Свобода музыки от прагматических целей освобождает музыку для ее внутреннего духовного смысла, тем не менее даже и такая музыка, которая отрицает общественную машину тем, что не хочет делать то же, что и общество, играть в те же игры, в которые играет оно, – тем не менее и эта музыка – переосмысленное "искусство для искусства" – захватывается и эксплуатируется этим обществом, товарным обществом, "которое все духовное подводит под рубрику потребительских товаров"[18].
"Если функция музыки действительно совпадает с идеологической тенденцией общества в целом, – говорил Адорно в тех же лекциях, – то невозможно представить себе, чтобы его дух, как и дух государственной власти, и дух самих людей, мог потерпеть музыку в какой-либо иной функции. Посредством бесчисленных опосредований, прежде всего экономических интересов, любому будет раз и навсегда доказано, что и впредь все останется по-старому. (…) Кто хочет посредством своего собственного аппарата чувств убедиться в том, что такое общество, тот может на примере музыки поучиться, как – неведомо, с помощью каких опосредующих механизмов и часто без чьей-либо воли – дурное пробивает себе дорогу там, где ему противостоит конкретное знание лучшего, и как бессильно всякое сознание лучшего, и как бессильно вообще всякое сознание, если поддерживают его одни только доводы разума"[19].

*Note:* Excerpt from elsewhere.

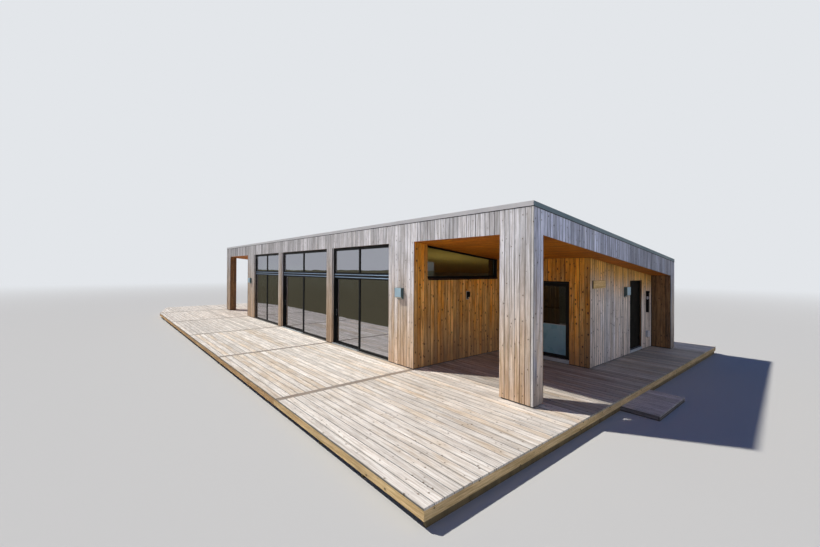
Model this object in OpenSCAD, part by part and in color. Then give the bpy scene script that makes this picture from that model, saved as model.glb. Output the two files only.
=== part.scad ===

Здесь Адорно совершенно не надеется на внутреннюю силу самого искусства – спасения можно ждать только от теоретической, правильно выбранной позиции просветителя и просвещенного человека. Выход – в самовоспитании, в личном самоусовершенствовании и просвещении, хотя и это – малоутешительный вариант: "Единственно, что можно сделать, не слишком обольщаясь успехом, – это высказать свое знание" – и: "употребить все силы на то, чтобы идеологическое потребление музыки заменялось компетентным и сознательным к ней отношением"[20].
"Музыкальной идеологии можно противопоставить только одно – немногие модели верного отношения к музыке и модели самой музыки, которая могла бы быть иной"[21].

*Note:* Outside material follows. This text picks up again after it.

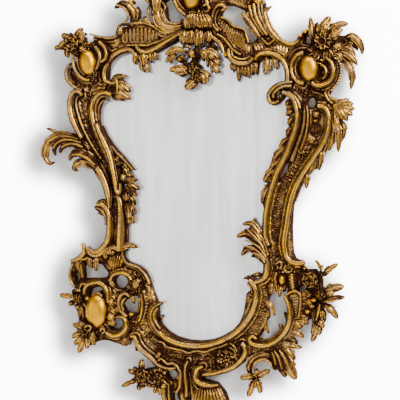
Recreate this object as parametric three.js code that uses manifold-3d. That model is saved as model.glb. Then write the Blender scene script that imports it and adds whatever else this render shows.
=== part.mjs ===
// An ornate rococo wall mirror: one carved and gilded wooden frame, a mirror plate
// and a backboard. Millimetres, +Z up. The wall is the plane y = 0 and the viewer
// stands on the -Y side. Points of the carving are [x, z] on the wall's plane, and
// a "front" is how far a form stands out from the wall.
import * as THREE from 'three';
import { mergeVertices } from 'three/addons/utils/BufferGeometryUtils.js';
import Module from 'manifold-3d';

const wasm = await Module();
wasm.setup();

// Driving dimensions: how far each kind of form stands out from the wall
const WEB_FRONT = 24; // the pierced board that all the carving grows from
const CARVING_BACK = 14; // back of the forms that reach over the glass or past the board
const RIB_FRONT = 34; // ridges of the shellwork
const LOW = 39; // side leaves and fringes
const BEAD_FRONT = 44; // crest of the gilded beads
const LEAF_FRONT = 46; // ordinary leaves
const RAISED = 51; // leaves and beads that lie over others
const PROUD = 56; // flutes below the crest
const BOSS_FRONT = 61; // smooth oval bosses
const BLOOM_FRONT = 70; // eyes of the big flowers
const CURLING = [40, 54, 45]; // a leaf that rises from its root and dips to its tip

// Driving dimensions: plates and their rebate
const GLASS_THICKNESS = 4;
const BOARD_THICKNESS = 6;
const FIT = 0.3; // gap between two pieces that touch
const REBATE_DEPTH = BOARD_THICKNESS + GLASS_THICKNESS + 2 * FIT;

// Shapes of the forms
const TIP_DROP = 14; // leaf tips of a flower lie this far behind its eye
const NOTCH_DROP = 22; // and the notches between them this far
const NOTCH = 0.76; // how far out the notches lie, as a share of the tips
const LEAF_POINT = 0.62; // height of a leaf's two ends, as a share of its crest
const THIN_BEAD = 12; // a bead that is narrower comes to an edge
const LARGE_DOME = 25; // a dome that is wider has more facets
const RIB_SHARE = 0.66; // width of a ridge, as a share of the step between ridges
const SEAT = 3; // how deep a ridge is set into the board

// How finely a carved line is cut into straight runs
const FINE_STEP = 4;
const LONGEST_RUN = 95;
const LONGEST_TURN = 0.8; // radians

// Closed solids from rings of points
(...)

Вот этой музыки – как возможности своего "инобытия" – искал Адорно долгие годы; в этой музыке он так или иначе надеялся обрести свой негативный абсолют о надежде: "Надежда, которая вырывается из лап реальности, отрицая ее, – это единственная форма, в которой является истина"[22].
Борьба с позитивностью в музыке
У нас долгое время представляли Адорно теоретиком авангарда, апологетом модернизма; представление такое отвлеченно, а потому и неверно. Адорно отнюдь не был апологетом всякого модернизма в искусстве и тем более он не был теоретиком той додекафонной музыки, само название которой в течение многих лет нарушало спокойный сон музыковедов. Напротив, Адорно был прямым противником додекафонного и сериального методов композиции, его возражения против этих методов коренились в его эстетических убеждениях и художественных привычках, но подкреплялись также и теоретически, хотя теоретические аргументы Адорно и были отвлеченными и формальными, а весьма и часто также половинчатыми и уступчивыми. В период моды на "додекафонию" Адорно резко разошелся с людьми, старавшимися подвести под этот метод композиции идейную базу, и фанатическими приверженцами метода не без основания был зачислен в консерваторы и ретрограды. Однако расхождение Адорно с авангардистами не было все же принципиальным; мода на "сухую" додекафонию и "скупой" пуантилизм довольно быстро прошла, видимость идейного единства авангарда на общей технологической основе распалась, наступила пора всевозможных экспериментов, идейных блужданий, беспочвенных упражнений, заигрываний с абсурдом; во всем этом было гораздо меньше принципиальности и даже смысла, чем в додекафонных этюдах с их математичностью и видимостью строго-логического композиционного метода (реальный эффект которого нередко был равен нулю). Но вот именно тогда, когда пора единства осталась позади, Адорно которого никто, конечно, не отлучал всерьез от современной музыки и авангардистской эстетики, мог по-настоящему подключиться к новейшему развитию музыки, мог даже попытаться теоретически обогнать его и повлиять на него идейно. Диалектика развития искусства выразилась, однако, в том, что Адорно "догнал" авангард тогда, когда в музыке уже все было возможно, когда самые "передовые" из авангардистов уже до конца разломали традиционную идею "произведения искусства", Адорно вновь влиял на авангард тогда, когда искусство в руках авангардистов дошло до полного саморазрушения. Этот нигилизм в художественной практике совпал с нигилистическим аспектом самой философии Адорно. Подхваченный Адорно лозунг "информальной музыки" был опытом построения "отрицания" (в адорновском понимании), т.е. построения некоего бесконечно открытого отрицания, не приходящего ни к какой позитивности.